The privacy impact of a dataset update depends on the characteristics of the population that is being added. If the new population is representative of the existing dataset population, then we would not expect changes to privacy risk. On the other hand, if recently recruited clinical trial patients were, for example, of a less common ethnicity, which was not previously represented in the dataset, further data operations may need to be applied in order to meet HIPAA compliance.
A privacy expert who evaluates the risk of a dataset is equipped to explicitly enumerate these operations, known as remediations, that are necessary to reduce risk. Remediations may take a variety of forms including redaction or truncation of certain fields (e.g., truncating a zip code to its first two digits), removing specific values in a field (e.g., dates associated with a procedure that implies a birth), or the removal of a risky subset of patients entirely.

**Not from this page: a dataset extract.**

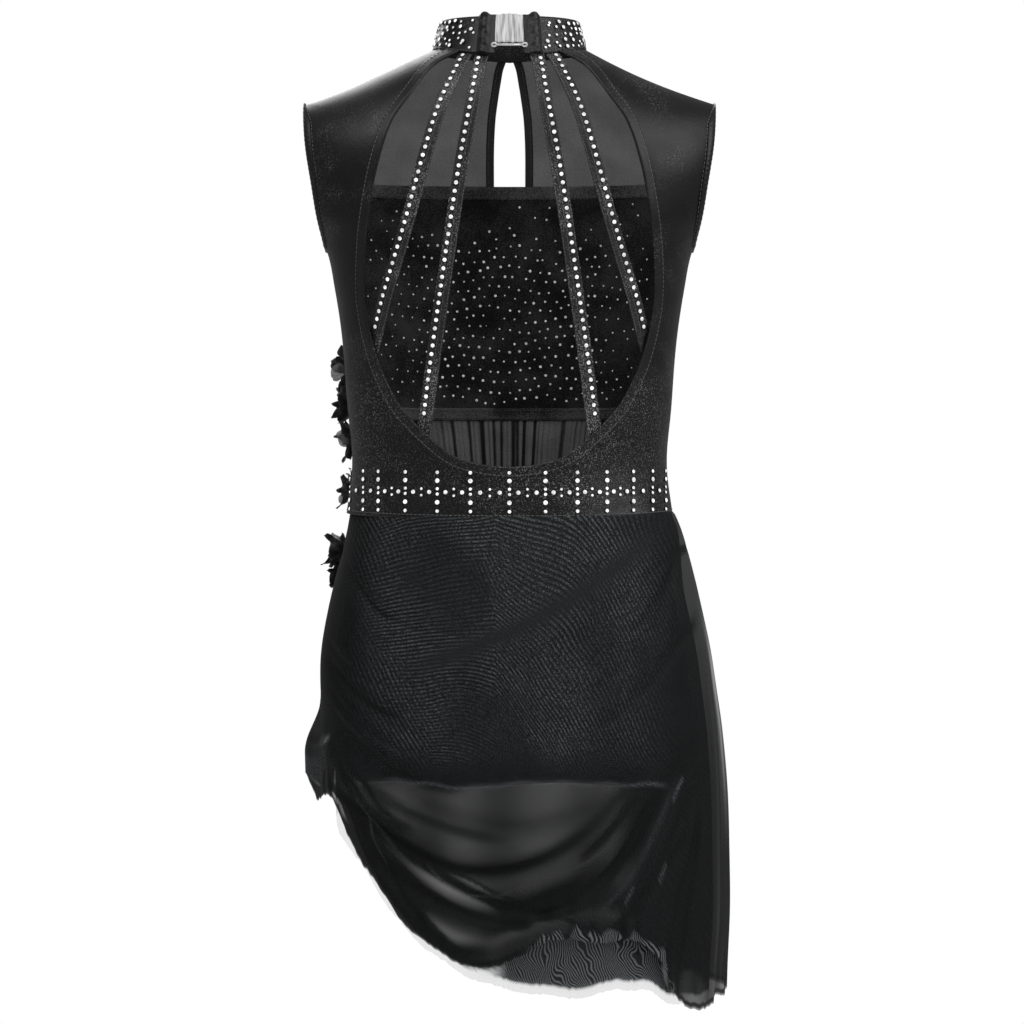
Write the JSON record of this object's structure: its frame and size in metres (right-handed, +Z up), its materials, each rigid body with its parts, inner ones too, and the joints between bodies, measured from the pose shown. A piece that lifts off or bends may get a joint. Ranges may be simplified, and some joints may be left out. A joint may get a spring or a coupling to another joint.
{
  "type": "figure skating dress",
  "caption": "Sleeveless figure skating dress with a stand collar, an oval strapped open back, a sheer keyhole yoke and a draped tulle skirt that is longer on one side.",
  "frame": {"origin": "middle of the neck at the height of the shoulders, which hold the dress up", "axes": "+Z up, +Y towards the wearer's front, +X towards the wearer's right"},
  "size_m": [0.3078, 0.2118, 0.7023],
  "materials": {
    "knit": "black foil-coated stretch knit with a fine crackle",
    "velvet": "black stretch velvet",
    "sheer": "sheer black mesh",
    "tulle": "black tulle",
    "lining": "matt black knit",
    "elastic": "pale gathered elastic",
    "metal": "bright nickel",
    "petal": "black organza petals"
  },
  "bodies": {
    "root": {"back_panel": "knit", "front_panel": "knit", "armhole_binding_left": "knit", "armhole_binding_right": "knit", "keyhole_binding_left": "knit", "keyhole_binding_right": "knit", "strap_outer_left": "knit", "strap_inner_left": "knit", "strap_inner_right": "knit", "strap_outer_right": "knit", "collar": "knit", "neck_casing_left": "knit", "neck_casing_right": "knit", "bust_panel": "velvet", "bust_top_band": "velvet", "bust_bottom_band": "velvet", "yoke_left": "sheer", "yoke_right": "sheer", "midriff": "sheer", "skirt_outer_back": "tulle", "skirt_outer_front": "tulle", "skirt_inner_back": "tulle", "skirt_inner_front": "tulle", "underskirt_back": "lining", "underskirt_front": "lining", "neck_elastic": "elastic", "neck_bar": "metal", "flower_1": "petal", "flower_2": "petal", "flower_3": "petal", "flower_4": "petal", "flower_5": "petal", "flower_6": "petal"}
  },
  "joints": []
}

Remediations are common in the Expert Determination process, as privacy experts account for risk not only within individual data fields, but also risk that can arise from the interaction of data fields. For example, for certain records, the combination of zip code and ethnicity may present greater risk than the risk of either of these fields in isolation. There may be discretion in choosing a satisfactory combination of remediations; thus, a qualitative understanding of the use case should inform the decision of which data operations to apply.
With proper diligence, small datasets can unlock novel use cases
While smaller datasets require care and an understanding of the privacy principles at play, we must be able to share information collected from smaller population groups in order to inform research in genetic sequencing, drug development, and medicine more broadly. We have the necessary privacy mechanisms to work with this data, and the opportunities merit strong pursuit.
Editor’s note: This post has been updated on December 2022 for accuracy and comprehensiveness.